**TO DO:**
Where a line below holds the string "Output", copy that line.

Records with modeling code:
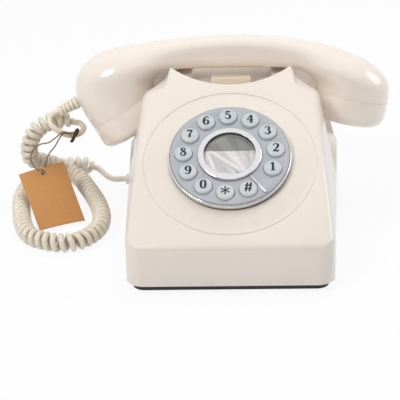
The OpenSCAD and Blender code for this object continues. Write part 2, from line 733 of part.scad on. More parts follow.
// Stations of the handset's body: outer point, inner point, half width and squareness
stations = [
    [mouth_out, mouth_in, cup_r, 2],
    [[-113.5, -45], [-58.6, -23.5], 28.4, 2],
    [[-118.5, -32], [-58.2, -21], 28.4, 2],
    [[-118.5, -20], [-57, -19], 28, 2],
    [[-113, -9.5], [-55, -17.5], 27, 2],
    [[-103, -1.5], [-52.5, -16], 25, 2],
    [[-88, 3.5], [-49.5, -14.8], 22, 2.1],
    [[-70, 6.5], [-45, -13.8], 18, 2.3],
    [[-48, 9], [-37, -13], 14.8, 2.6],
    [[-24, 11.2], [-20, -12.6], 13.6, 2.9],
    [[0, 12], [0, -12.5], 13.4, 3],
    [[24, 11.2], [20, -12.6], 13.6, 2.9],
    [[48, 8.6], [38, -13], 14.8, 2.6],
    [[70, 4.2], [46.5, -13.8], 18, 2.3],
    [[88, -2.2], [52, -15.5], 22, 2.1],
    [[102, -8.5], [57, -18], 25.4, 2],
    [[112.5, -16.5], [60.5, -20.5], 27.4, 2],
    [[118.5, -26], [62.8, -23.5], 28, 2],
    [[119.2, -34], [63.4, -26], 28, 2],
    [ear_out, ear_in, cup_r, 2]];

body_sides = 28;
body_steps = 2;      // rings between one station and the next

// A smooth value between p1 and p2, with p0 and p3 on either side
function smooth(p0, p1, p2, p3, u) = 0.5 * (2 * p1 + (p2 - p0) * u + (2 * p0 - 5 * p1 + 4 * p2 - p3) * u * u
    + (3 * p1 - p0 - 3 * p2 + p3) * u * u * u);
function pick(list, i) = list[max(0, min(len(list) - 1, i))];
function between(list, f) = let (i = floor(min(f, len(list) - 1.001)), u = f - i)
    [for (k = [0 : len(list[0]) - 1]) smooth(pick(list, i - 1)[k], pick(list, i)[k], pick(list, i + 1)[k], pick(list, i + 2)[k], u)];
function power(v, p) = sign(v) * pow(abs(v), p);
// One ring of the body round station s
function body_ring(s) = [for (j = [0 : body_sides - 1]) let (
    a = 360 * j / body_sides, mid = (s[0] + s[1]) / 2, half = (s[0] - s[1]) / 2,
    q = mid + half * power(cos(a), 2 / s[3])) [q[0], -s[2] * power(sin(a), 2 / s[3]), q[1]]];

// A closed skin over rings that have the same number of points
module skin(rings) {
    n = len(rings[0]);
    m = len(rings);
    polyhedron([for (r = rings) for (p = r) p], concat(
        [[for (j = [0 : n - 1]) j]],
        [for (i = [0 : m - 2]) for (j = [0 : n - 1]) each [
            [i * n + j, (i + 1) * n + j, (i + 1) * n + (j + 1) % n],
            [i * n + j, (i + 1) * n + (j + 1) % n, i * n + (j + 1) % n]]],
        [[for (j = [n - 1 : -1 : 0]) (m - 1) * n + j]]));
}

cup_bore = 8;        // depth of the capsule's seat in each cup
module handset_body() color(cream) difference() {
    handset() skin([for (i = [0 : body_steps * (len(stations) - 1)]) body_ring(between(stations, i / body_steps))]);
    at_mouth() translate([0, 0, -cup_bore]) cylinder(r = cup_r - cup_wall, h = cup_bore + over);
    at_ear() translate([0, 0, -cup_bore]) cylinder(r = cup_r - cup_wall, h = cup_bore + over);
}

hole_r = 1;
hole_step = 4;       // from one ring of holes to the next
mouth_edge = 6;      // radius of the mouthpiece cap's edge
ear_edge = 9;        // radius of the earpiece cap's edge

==

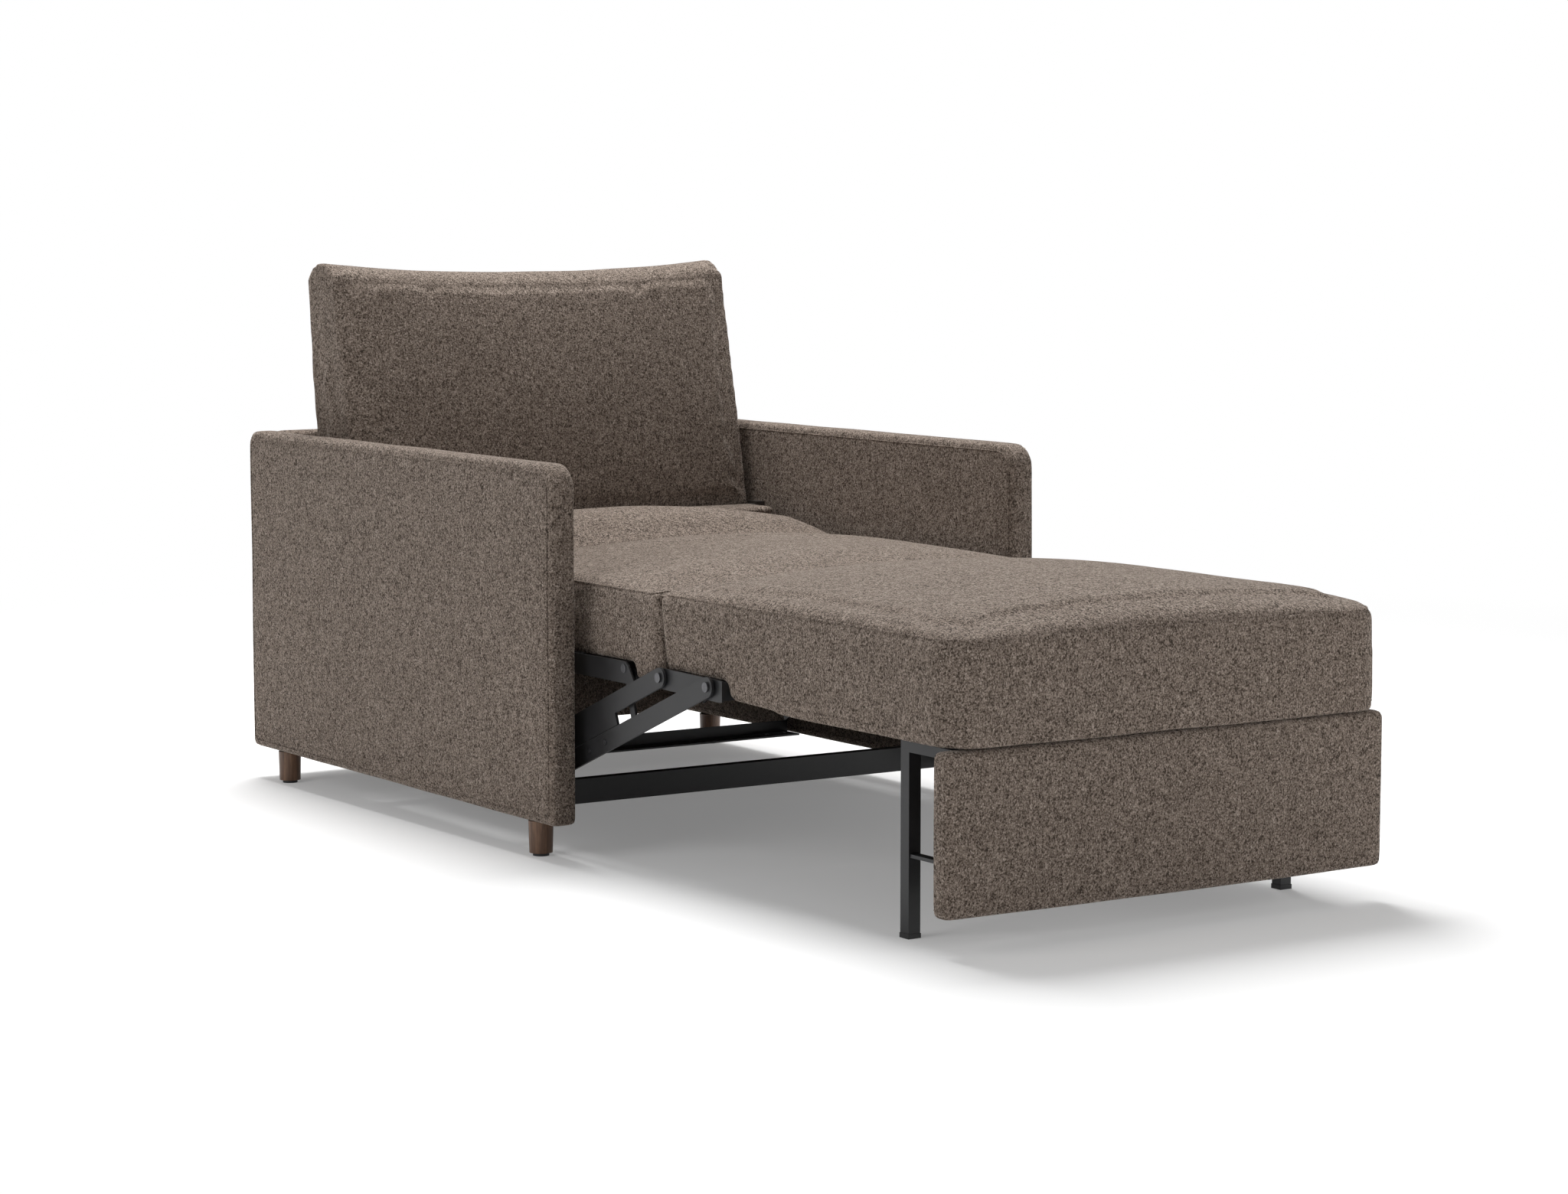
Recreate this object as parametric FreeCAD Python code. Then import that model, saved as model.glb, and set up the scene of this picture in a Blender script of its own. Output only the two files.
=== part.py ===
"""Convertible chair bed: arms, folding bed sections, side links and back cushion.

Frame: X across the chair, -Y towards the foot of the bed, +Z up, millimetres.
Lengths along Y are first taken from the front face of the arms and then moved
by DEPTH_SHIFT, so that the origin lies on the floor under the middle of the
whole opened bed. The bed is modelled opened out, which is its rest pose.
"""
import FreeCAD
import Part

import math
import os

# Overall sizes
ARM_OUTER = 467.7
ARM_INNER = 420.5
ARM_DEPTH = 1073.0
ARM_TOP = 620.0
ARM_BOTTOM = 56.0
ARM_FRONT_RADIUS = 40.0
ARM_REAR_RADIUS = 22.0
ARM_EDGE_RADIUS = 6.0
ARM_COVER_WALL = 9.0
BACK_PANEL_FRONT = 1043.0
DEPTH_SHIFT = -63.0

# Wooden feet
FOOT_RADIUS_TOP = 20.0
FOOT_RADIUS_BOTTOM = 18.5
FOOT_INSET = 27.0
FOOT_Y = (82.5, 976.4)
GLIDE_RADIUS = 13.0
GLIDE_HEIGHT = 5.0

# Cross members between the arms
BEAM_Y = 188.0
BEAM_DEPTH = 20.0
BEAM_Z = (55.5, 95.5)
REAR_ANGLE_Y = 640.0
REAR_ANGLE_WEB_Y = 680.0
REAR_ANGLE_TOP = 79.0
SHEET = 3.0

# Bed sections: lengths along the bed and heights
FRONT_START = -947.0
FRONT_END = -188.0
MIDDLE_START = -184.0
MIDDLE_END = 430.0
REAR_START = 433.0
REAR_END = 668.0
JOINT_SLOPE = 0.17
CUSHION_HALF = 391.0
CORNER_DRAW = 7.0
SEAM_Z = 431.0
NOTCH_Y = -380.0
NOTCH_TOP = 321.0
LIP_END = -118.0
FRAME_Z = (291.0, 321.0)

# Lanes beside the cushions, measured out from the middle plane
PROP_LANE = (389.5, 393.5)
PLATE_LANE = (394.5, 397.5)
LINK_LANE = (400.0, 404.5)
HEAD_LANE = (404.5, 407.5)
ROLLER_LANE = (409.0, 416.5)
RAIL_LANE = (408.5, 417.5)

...

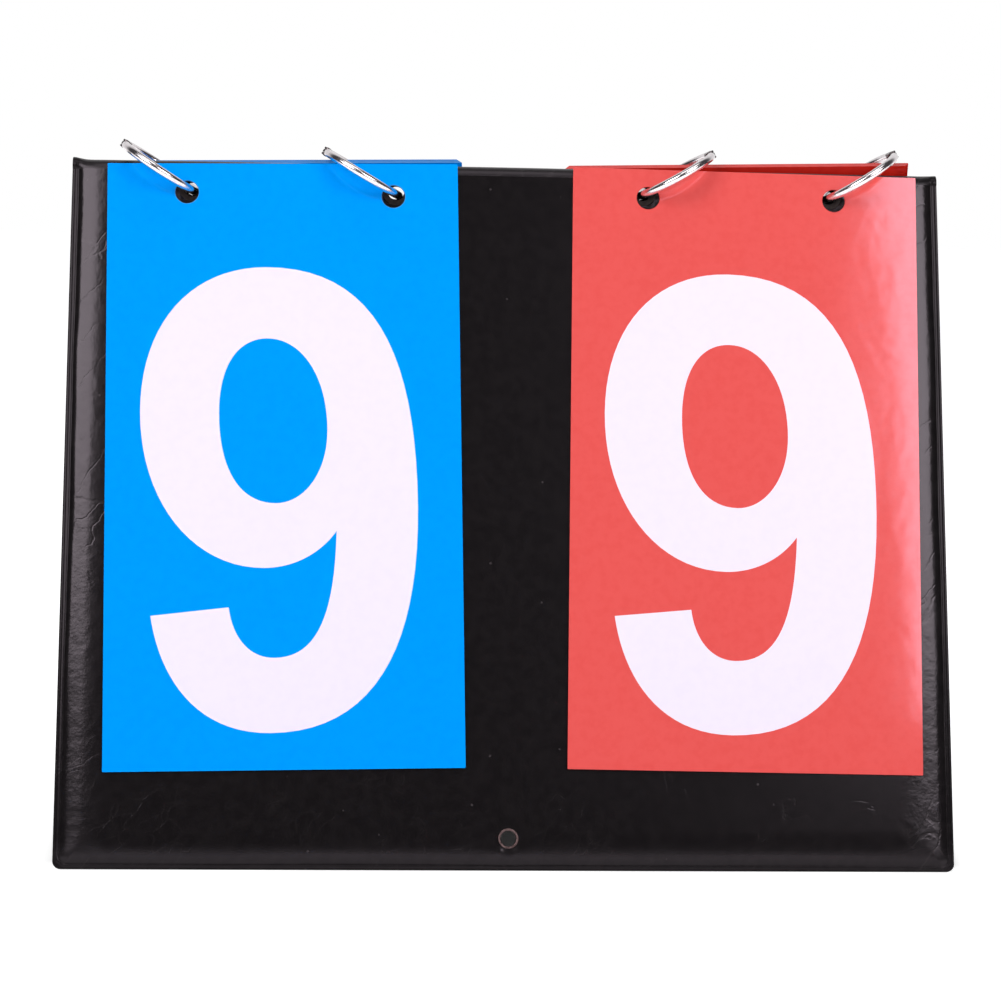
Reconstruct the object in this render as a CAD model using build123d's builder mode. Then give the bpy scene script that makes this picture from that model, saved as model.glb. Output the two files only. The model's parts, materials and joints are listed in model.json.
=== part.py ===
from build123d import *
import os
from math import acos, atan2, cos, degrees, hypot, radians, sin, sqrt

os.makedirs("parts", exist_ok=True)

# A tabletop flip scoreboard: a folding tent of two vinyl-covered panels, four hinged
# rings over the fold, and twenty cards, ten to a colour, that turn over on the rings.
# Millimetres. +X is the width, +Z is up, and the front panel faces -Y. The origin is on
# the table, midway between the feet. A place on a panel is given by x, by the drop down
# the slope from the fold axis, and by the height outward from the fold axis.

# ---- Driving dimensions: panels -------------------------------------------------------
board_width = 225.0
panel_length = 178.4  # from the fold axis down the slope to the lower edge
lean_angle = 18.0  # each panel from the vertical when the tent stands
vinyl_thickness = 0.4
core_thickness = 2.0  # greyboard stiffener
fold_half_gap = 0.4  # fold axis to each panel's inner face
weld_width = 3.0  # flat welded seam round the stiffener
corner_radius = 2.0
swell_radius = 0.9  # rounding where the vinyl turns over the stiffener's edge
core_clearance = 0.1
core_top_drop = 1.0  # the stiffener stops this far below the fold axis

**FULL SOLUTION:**
Recreate this object as parametric FreeCAD Python code. Then import that model, saved as model.glb, and set up the scene of this picture in a Blender script of its own. Output only the two files.
Reconstruct the object in this render as a CAD model using build123d's builder mode. Then give the bpy scene script that makes this picture from that model, saved as model.glb. Output the two files only. The model's parts, materials and joints are listed in model.json.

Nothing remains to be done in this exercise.